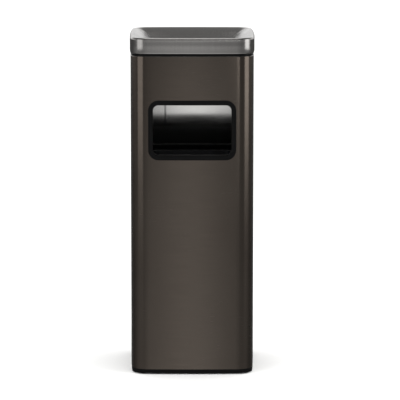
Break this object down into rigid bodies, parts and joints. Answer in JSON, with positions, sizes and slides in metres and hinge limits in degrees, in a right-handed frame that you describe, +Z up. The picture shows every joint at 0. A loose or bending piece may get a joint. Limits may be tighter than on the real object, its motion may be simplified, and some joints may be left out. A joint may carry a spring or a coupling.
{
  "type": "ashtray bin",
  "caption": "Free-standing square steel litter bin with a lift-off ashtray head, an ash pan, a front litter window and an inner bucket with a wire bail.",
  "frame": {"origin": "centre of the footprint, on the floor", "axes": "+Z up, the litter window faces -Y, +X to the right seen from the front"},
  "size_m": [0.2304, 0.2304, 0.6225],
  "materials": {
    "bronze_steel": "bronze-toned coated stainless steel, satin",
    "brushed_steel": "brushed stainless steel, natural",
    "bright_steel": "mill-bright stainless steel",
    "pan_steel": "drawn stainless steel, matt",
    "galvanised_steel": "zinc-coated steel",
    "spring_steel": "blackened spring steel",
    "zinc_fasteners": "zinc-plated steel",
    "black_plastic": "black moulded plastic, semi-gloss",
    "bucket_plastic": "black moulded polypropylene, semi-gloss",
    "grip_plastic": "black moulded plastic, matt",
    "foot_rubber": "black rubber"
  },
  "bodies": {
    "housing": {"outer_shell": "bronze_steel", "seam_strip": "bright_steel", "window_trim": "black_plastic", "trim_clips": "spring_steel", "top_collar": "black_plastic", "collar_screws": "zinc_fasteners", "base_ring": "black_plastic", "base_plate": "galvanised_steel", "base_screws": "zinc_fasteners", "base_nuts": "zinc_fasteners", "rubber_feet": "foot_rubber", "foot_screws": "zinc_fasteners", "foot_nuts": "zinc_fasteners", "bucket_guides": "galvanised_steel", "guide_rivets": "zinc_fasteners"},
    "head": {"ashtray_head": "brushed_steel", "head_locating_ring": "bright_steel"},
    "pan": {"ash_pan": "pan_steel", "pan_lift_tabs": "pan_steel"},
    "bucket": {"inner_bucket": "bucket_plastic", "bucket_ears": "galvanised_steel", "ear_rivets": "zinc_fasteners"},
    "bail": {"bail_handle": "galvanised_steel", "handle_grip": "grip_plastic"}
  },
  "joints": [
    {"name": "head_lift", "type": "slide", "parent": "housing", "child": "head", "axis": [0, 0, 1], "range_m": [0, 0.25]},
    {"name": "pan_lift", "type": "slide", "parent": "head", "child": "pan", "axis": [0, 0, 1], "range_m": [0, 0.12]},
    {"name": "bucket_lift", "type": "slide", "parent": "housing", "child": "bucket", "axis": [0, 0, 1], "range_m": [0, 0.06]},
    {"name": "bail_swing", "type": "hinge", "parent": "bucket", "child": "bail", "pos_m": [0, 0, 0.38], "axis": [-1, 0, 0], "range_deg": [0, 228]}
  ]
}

..............................

> _SET TASK_: Give the material above again, word for word.

> _FINISHED TASK_:
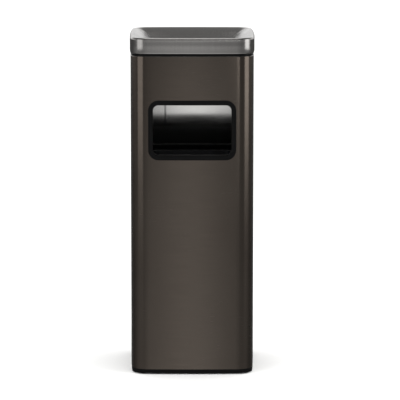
Break this object down into rigid bodies, parts and joints. Answer in JSON, with positions, sizes and slides in metres and hinge limits in degrees, in a right-handed frame that you describe, +Z up. The picture shows every joint at 0. A loose or bending piece may get a joint. Limits may be tighter than on the real object, its motion may be simplified, and some joints may be left out. A joint may carry a spring or a coupling.
{
  "type": "ashtray bin",
  "caption": "Free-standing square steel litter bin with a lift-off ashtray head, an ash pan, a front litter window and an inner bucket with a wire bail.",
  "frame": {"origin": "centre of the footprint, on the floor", "axes": "+Z up, the litter window faces -Y, +X to the right seen from the front"},
  "size_m": [0.2304, 0.2304, 0.6225],
  "materials": {
    "bronze_steel": "bronze-toned coated stainless steel, satin",
    "brushed_steel": "brushed stainless steel, natural",
    "bright_steel": "mill-bright stainless steel",
    "pan_steel": "drawn stainless steel, matt",
    "galvanised_steel": "zinc-coated steel",
    "spring_steel": "blackened spring steel",
    "zinc_fasteners": "zinc-plated steel",
    "black_plastic": "black moulded plastic, semi-gloss",
    "bucket_plastic": "black moulded polypropylene, semi-gloss",
    "grip_plastic": "black moulded plastic, matt",
    "foot_rubber": "black rubber"
  },
  "bodies": {
    "housing": {"outer_shell": "bronze_steel", "seam_strip": "bright_steel", "window_trim": "black_plastic", "trim_clips": "spring_steel", "top_collar": "black_plastic", "collar_screws": "zinc_fasteners", "base_ring": "black_plastic", "base_plate": "galvanised_steel", "base_screws": "zinc_fasteners", "base_nuts": "zinc_fasteners", "rubber_feet": "foot_rubber", "foot_screws": "zinc_fasteners", "foot_nuts": "zinc_fasteners", "bucket_guides": "galvanised_steel", "guide_rivets": "zinc_fasteners"},
    "head": {"ashtray_head": "brushed_steel", "head_locating_ring": "bright_steel"},
    "pan": {"ash_pan": "pan_steel", "pan_lift_tabs": "pan_steel"},
    "bucket": {"inner_bucket": "bucket_plastic", "bucket_ears": "galvanised_steel", "ear_rivets": "zinc_fasteners"},
    "bail": {"bail_handle": "galvanised_steel", "handle_grip": "grip_plastic"}
  },
  "joints": [
    {"name": "head_lift", "type": "slide", "parent": "housing", "child": "head", "axis": [0, 0, 1], "range_m": [0, 0.25]},
    {"name": "pan_lift", "type": "slide", "parent": "head", "child": "pan", "axis": [0, 0, 1], "range_m": [0, 0.12]},
    {"name": "bucket_lift", "type": "slide", "parent": "housing", "child": "bucket", "axis": [0, 0, 1], "range_m": [0, 0.06]},
    {"name": "bail_swing", "type": "hinge", "parent": "bucket", "child": "bail", "pos_m": [0, 0, 0.38], "axis": [-1, 0, 0], "range_deg": [0, 228]}
  ]
}